Riflessione sull'evoluzione del cantautorato dalle origini a oggi
Il cantautorato moderno rappresenta un’evoluzione significativa rispetto al passato, mantenendo viva la sua essenza ma adattandola ai linguaggi e alle sensibilità contemporanee. Negli anni ‘60 e ‘70, figure come Luigi Tenco, Fabrizio De Andrè, Francesco Guccini o Lucio Dalla incarnavano l’idea del cantautore come poeta civile: la canzone era uno strumento di riflessione collettiva, un modo per parlare di politica, giustizia e libertà attraverso la parola cantata. Il testo era il cuore dell’opera spesso ricco di metafore e di impegno sociale, sostenuto da una musica che ne amplificava il messaggio.
Oggi, invece, il cantautorato si muove in un panorama più frammentato e contaminato. L’avvento del digitale, la diffusione delle piattaforme di streaming e la mescolanza di generi (dal pop all’indie, dal rap all’elettronica) hanno trasformato il modo di scrivere e di ascoltare. Cantautori contemporanei come Calcutta o Fulminacci raccontano la realtà in modo più diretto e vicino al quotidiano, con un linguaggio che appartiene al parlato e una sensibilità che privilegia l’intimità rispetto alla denuncia sociale.

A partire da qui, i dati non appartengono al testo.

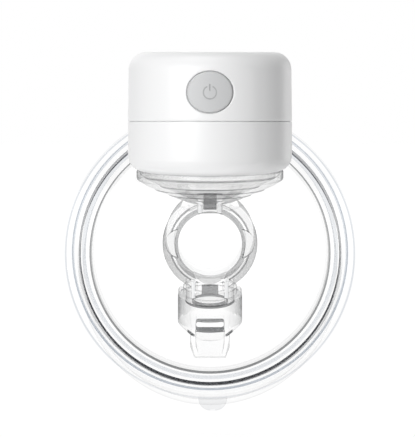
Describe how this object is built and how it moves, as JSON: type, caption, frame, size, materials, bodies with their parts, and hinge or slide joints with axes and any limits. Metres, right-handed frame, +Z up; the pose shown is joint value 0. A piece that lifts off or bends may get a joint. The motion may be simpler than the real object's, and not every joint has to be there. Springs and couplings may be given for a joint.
{
  "type": "wearable breast pump",
  "caption": "Hands-free breast pump: motor unit with a button on a clear dish linker with duckbill valve, inside a clear milk collector closed by a silicone breast shield.",
  "frame": {"origin": "on the nipple tunnel's axis, in the plane of the milk spigot's axis", "axes": "+Z up towards the motor unit, -Y the front with the button, +Y the body side, +X to the viewer's right"},
  "size_m": [0.1266, 0.0762, 0.1531],
  "materials": {
    "clear_shell": "gloss",
    "clear_linker": "gloss",
    "silicone": "satin",
    "housing_white": "satin",
    "button_grey": "matte",
    "gasket_grey": "matte",
    "board_green": "satin",
    "chip_black": "matte",
    "steel": "brushed",
    "brass": "satin",
    "cell_foil": "satin",
    "foam": "matte",
    "magnet": "matte",
    "natural_plastic": "matte",
    "copper": "gloss",
    "lead_red": "satin"
  },
  "bodies": {
    "collector_assembly": {"milk_collector": "clear_shell", "linker": "clear_linker"},
    "motor_unit": {"upper_housing": "housing_white", "lower_housing": "housing_white", "housing_gasket": "gasket_grey", "housing_screws": "steel", "suction_port_seal": "gasket_grey", "tact_switch": "chip_black", "control_board": "board_green", "board_components": "chip_black", "battery_cell": "cell_foil", "battery_pad": "foam", "charging_socket": "steel", "charging_board": "board_green", "motor_can": "steel", "motor_magnets": "magnet", "motor_end_cap": "natural_plastic", "motor_bushing": "brass", "pump_frame": "natural_plastic", "pump_head": "natural_plastic", "valve_plate": "natural_plastic", "umbrella_valves": "gasket_grey", "pump_cover": "natural_plastic", "pump_head_screws": "steel", "pump_rubber": "gasket_grey", "solenoid_frame": "natural_plastic", "solenoid_coil": "copper", "solenoid_spring": "steel", "suction_sleeve": "silicone", "release_tube": "silicone", "motor_leads": "lead_red"},
    "power_button": {"power_button": "button_grey", "switch_plunger": "chip_black"},
    "pump_rotor": {"motor_shaft": "steel", "motor_armature": "copper", "eccentric_crank": "natural_plastic"},
    "pump_rod": {"connecting_rod": "natural_plastic"},
    "release_plunger": {"solenoid_plunger": "steel"},
    "breast_shield": {"breast_shield": "silicone"},
    "duckbill_valve": {"duckbill_valve": "silicone"},
    "backflow_diaphragm": {"backflow_diaphragm": "silicone"}
  },
  "joints": [
    {"name": "motor_lift", "type": "slide", "parent": "collector_assembly", "child": "motor_unit", "axis": [0, 0, 1], "range_m": [0, 0.03]},
    {"name": "button_press", "type": "slide", "parent": "motor_unit", "child": "power_button", "axis": [0, 1, 0], "range_m": [0, 0.0008], "stiffness_N_per_m": 400},
    {"name": "pump_spin", "type": "hinge", "parent": "motor_unit", "child": "pump_rotor", "pos_m": [0, -0.007, 0.056], "axis": [1, 0, 0], "continuous": true},
    {"name": "pump_stroke", "type": "slide", "parent": "motor_unit", "child": "pump_rod", "axis": [0, 0, 1], "range_m": [-0.001, 0.001], "deforming": ["pump_rubber"]},
    {"name": "release_stroke", "type": "slide", "parent": "motor_unit", "child": "release_plunger", "axis": [0, 0, -1], "range_m": [0, 0.001], "stiffness_N_per_m": 150, "deforming": ["solenoid_spring"]},
    {"name": "shield_pull", "type": "slide", "parent": "collector_assembly", "child": "breast_shield", "axis": [0, 1, 0], "range_m": [0, 0.04]},
    {"name": "valve_pull", "type": "slide", "parent": "collector_assembly", "child": "duckbill_valve", "axis": [0, 0, -1], "range_m": [0, 0.012], "stiffness_N_per_m": 60},
    {"name": "backflow_flex", "type": "slide", "parent": "collector_assembly", "child": "backflow_diaphragm", "axis": [0, 0, 1], "range_m": [-0.001, 0.003], "stiffness_N_per_m": 60, "deforming": ["backflow_diaphragm"]}
  ]
}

Questa trasformazione non segna una perdita, ma una metamorfosi: la canzone d’autore non è più voce di un’intera generazione, bensì specchio delle singole identità. Se ieri il cantautore cercava di cambiare il mondo, oggi cerca piuttosto di capirlo, raccontando la fragilità, le contraddizioni e la ricerca di senso del presente.
Resta intatta, però, la missione originaria: dare alla parola e alla musica la forza di raccontare l’essere umano nella sua complessità.